One thing the ASRU chairman wanted to know, was why these people waited with their negative comments about the players until now, while the team has been competing in the Oceania tournament for over three years now.
“They didn’t question these players when they were picked to be part of the team that competed at the 2011 Oceania tournament hosted by Samoa, or even last year’s tournament in Australia where we claimed 6th place, but why now—when the team made history and has qualified to compete in Hong Kong sevens next year?” the Chairman of the ASRU asked.
“All I can say is that these kind of comments are from people that have bad feelings and negative thoughts about our brothers from Samoa, and whatever these narrow minded people think about the team, the ASRU will still stand together with our good residents to honor the whole team for their hard work,” he concluded.
Samoa News should point out that some local residents have stood up and posted positive comments on social media networks to cheer on the whole team and the coaching staff for the job well done.
One comment said, “people who don’t play any sports at all do not know how it feels to be a winner and to represent our island in such a sport that we have only begun to put one foot in,” while another says, “I hate to say this, but this is the nature of our people— always trying to tear someone down when they see success.”
Yet another comment praises the outstanding performance of the Talavalu team in Fiji, including the fact they stood up together as a team from American Samoa.
“The players, regardless of their nationality, are members of our Talavalu Rugby team …period.

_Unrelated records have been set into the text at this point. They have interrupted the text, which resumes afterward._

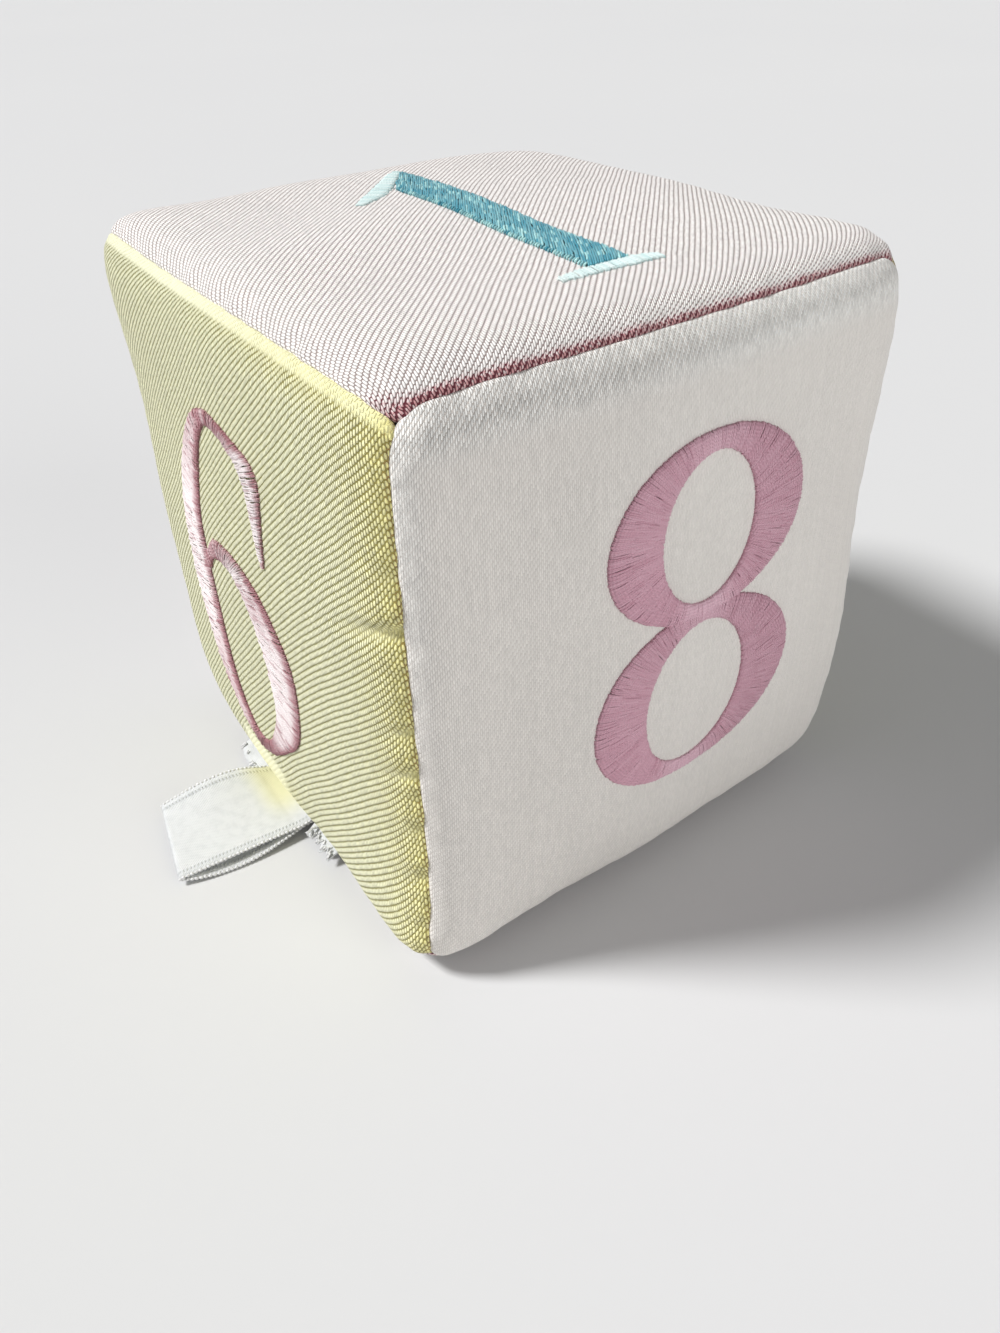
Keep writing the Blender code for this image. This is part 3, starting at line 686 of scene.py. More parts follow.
# For each cloth: yarns to a millimetre across and up, how the panel is drawn out of square,
# how far a float reaches, how parted the yarns are, between which heights the gaps show, how
# deep the relief is in metres and how much deeper in creases and in the painted highlight bands
YARNS = {
    "pink_twill": dict(across=2.55, up=2.50, widening=(0.0024, -0.0026), rising=0.0003,
                       reach=0.66, parted=0.95, gap=(0.04, 0.36), depth=0.00020, creased=0.0),
    "yellow_twill": dict(across=2.22, up=2.46, widening=(-0.0037, 0.0042), rising=0.0040,
                         reach=0.72, parted=1.10, gap=(0.08, 0.47), depth=0.00028, creased=0.5),
    "white_cotton": dict(across=2.95, up=2.75, widening=(0.0, 0.0015), rising=-0.0012,
                         reach=0.68, parted=0.90, gap=(0.04, 0.46), depth=0.00014, creased=0.6),
}

# Screen colours of each cloth, high and low, where it is plain, in its bands and in creases.
# The low colours are the crossing yarns' colour with painted shade in the grooves; the bands are
# the rose weft on the pink twill and painted shade in the seam roll on the yellow and white cloths;
# the crease colours are a golden tint in the yellow twill's valleys and fold and painted highlight
# beside the near seams and under the white cotton's top seam
SHADES = {
    "pink_twill": (((254, 250, 247), (150, 134, 130)), ((216, 160, 162), (104, 44, 54)),
                   ((250, 236, 232), (150, 120, 116))),
    "yellow_twill": (((252, 251, 216), (134, 130, 72)), ((236, 214, 146), (160, 130, 78)),
                     ((253, 243, 150), (172, 158, 84))),
    "white_cotton": (((240, 235, 229), (204, 196, 189)), ((240, 235, 229), (176, 164, 156)),
                     ((255, 254, 250), (206, 199, 192))),
}

# Screen colours of each thread, dark and light
THREADS = {
    "satin_rose": ((190, 116, 140), (248, 208, 222)),
    # On the 6 and the 7 the light colour of satin_blush stands for painted sheen and the dark for
    # painted shade
    "satin_blush": ((176, 118, 126), (252, 242, 242)),
    "satin_teal": ((46, 148, 170), (190, 240, 238)),
    "satin_aqua": ((158, 214, 216), (240, 254, 252)),
    "white_thread": ((200, 202, 203), (236, 236, 236)),
}
PLY_PITCH = 0.55
LINE_PITCH = 0.24
PICK_PITCH = 0.30
EDGE_STITCH_PITCH = 0.72
EDGE_STITCHES_IN = 1.25

PANEL_CLOTHS = {"top": "pink_twill", "bottom": "pink_twill", "front": "white_cotton",
                "back": "white_cotton", "left": "yellow_twill", "right": "yellow_twill"}


def wandering(look):
    """Cloth places in millimetres whose yarns wander a little."""
    place = moved = look.attribute("cloth", "Vector")
    for scale, detail, far in WANDERS:
        swing = look.vector("SUBTRACT", look.noise(place, scale, detail, "Color"), (0.5, 0.5, 0.5))
        moved = look.vector("ADD", moved, look.scaled(swing, far))
    return moved


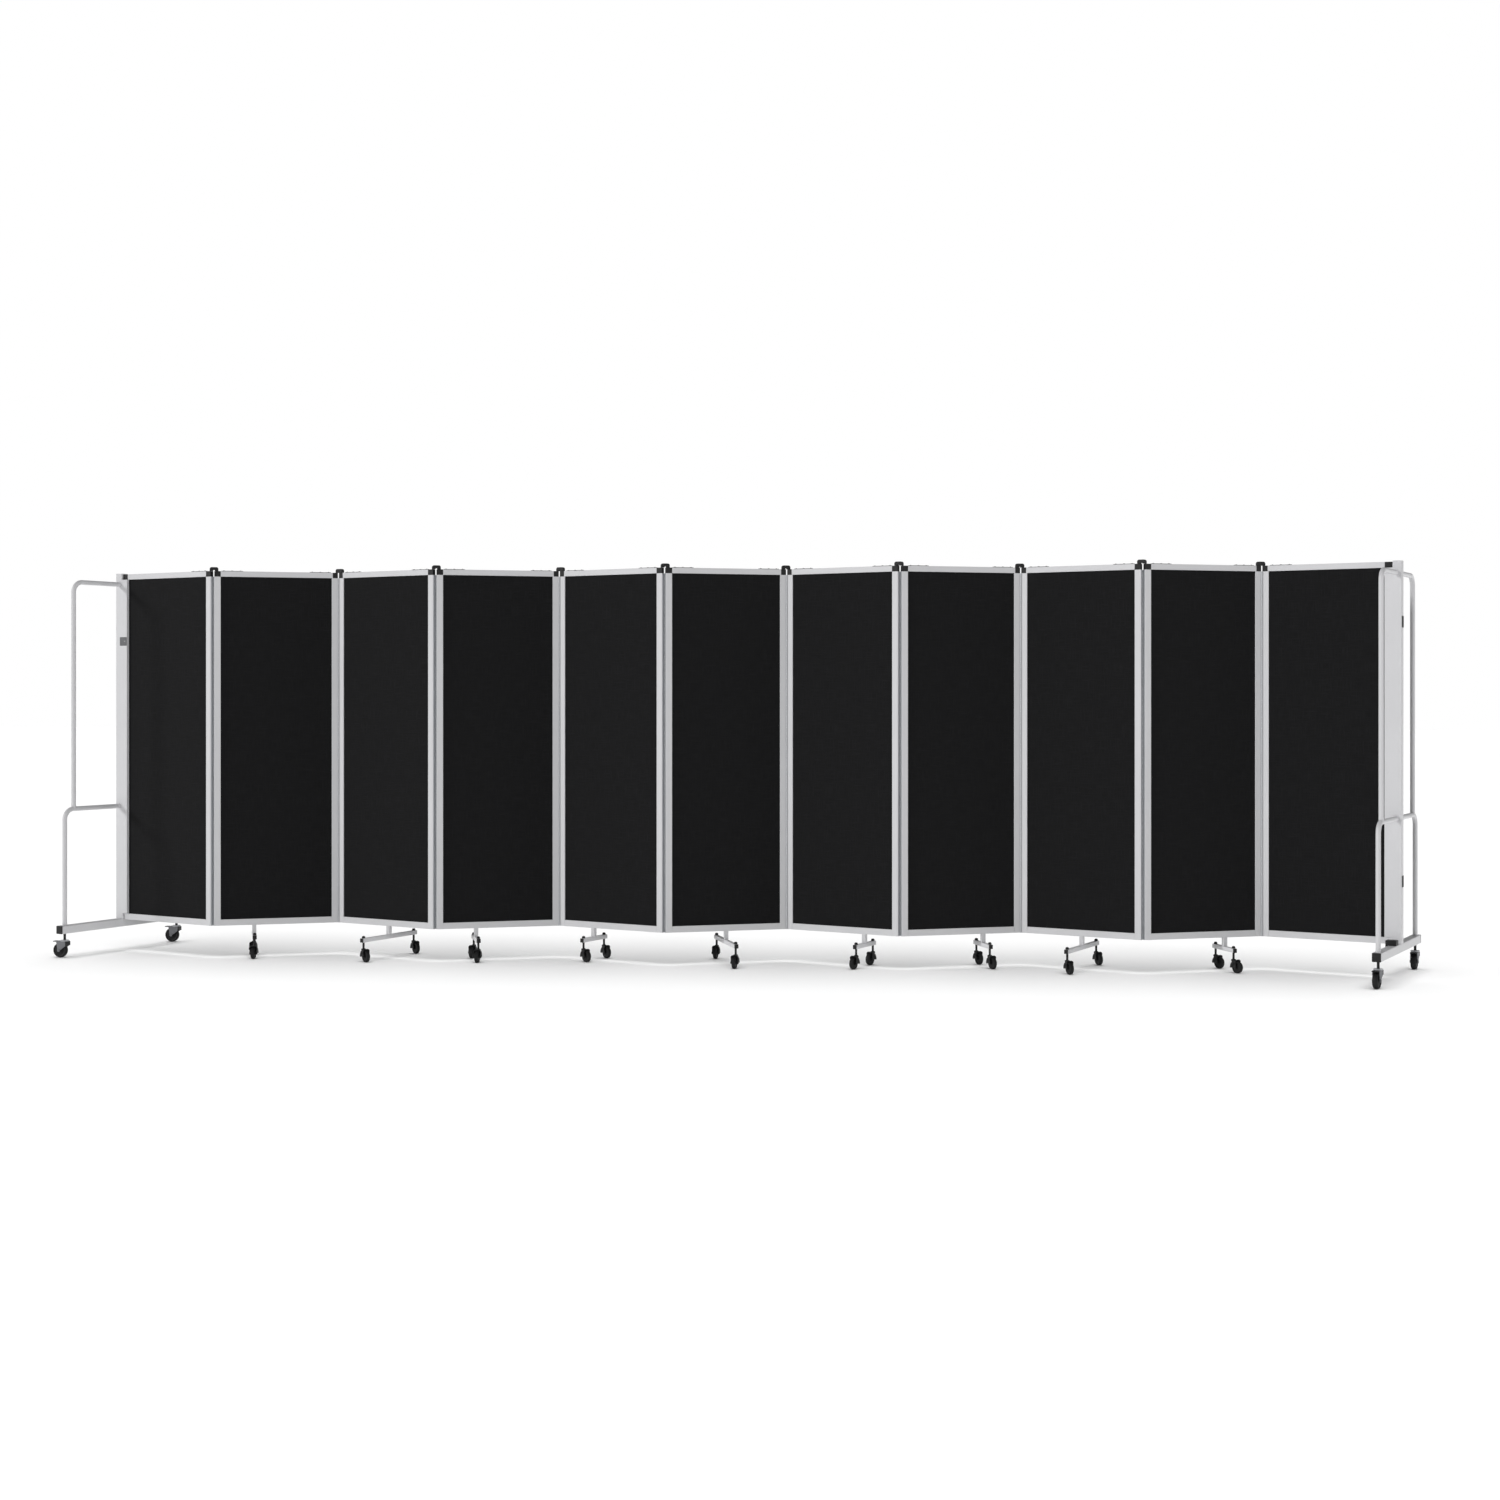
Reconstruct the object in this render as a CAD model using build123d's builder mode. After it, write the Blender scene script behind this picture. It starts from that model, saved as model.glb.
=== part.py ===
"""Portable folding room divider: eleven hinged panels between two wheeled end frames.

Millimetres. The origin is on the floor under the middle panel's centre, X runs along the
standing zigzag, Y to its back and Z up. Panels are numbered 1 to 11 from left to right.
"""

import os
from math import cos, radians, sin

from build123d import *

# Row
panel_count = 11
fold_half_angle = 22.5          # degrees each panel stands off the line of the row
overrun = 5.0                   # how far a cutting solid runs past what it cuts

# Panel frame
panel_wide = 573.0
panel_thick = 19.0
frame_bottom = 149.0
frame_top = 1826.0
rail_face = 29.0
top_rail_face = 26.0
groove_deep = 5.0
infill_thick = 9.0
infill_clearance = 0.3

# Piano hinge between two panels
leaf_gap = 2.4
leaf_thick = 1.0
leaf_wide = 15.0
barrel_radius = 3.0
pin_radius = 1.4
pin_clearance = 0.1
knuckle_gap = 0.6
knuckles = 3

# Cap over the top of a hinge
cap_wide = 40.0
cap_deep = 17.0
cap_high = 18.0
cap_round = 9.0
cap_lift = 0.5
cap_slot_wide = 8.0
cap_slot_high = 4.0

# Strap along the top rail
strap_long = 100.0
strap_wide = 12.0
strap_thick = 2.0
strap_setback = 32.0

# T-foot under a panel
foot_section = 19.0
foot_bar_bottom = 90.0
foot_bar_past_caster = 14.0
foot_cap_long = 4.0
short_foot_span = 168.0
long_foot_span = 361.0
foot_nut_radius = 8.0
foot_nut_high = 8.0
foot_station_shares = {2: 0.30, 3: 0.53, 4: 0.30, 5: 0.31, 6: 0.50, 7: 0.72, 8: 0.71, 9: 0.51, 10: 0.71}
long_foot_panels = (3, 6, 9)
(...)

They are proud players of Talavalu and that’s all that matters. Samoa is one pillow, one sheet,one people,” said one local resident.
Listed below is the team that worked hard to put American Samoa’s name on the rugby world map.
David Laban (captain); Nard Umayam Jr; Pentateuch Soosoo Vaki; Iulai Pouvalu; Feite Okesene; Ross Tele’a Poyer; Joseph Ray Poyer; Aiotaota Vailolo; Taeao Paaga; Iakopo Atonio; Maugalei Veavea ma Alesanalesili Kaisala Suiaunoa.
Head Coach: Leota Setefano Fata; Asst. Coach/Manager- Tommy Elisara; Physio- Wayne Wilson.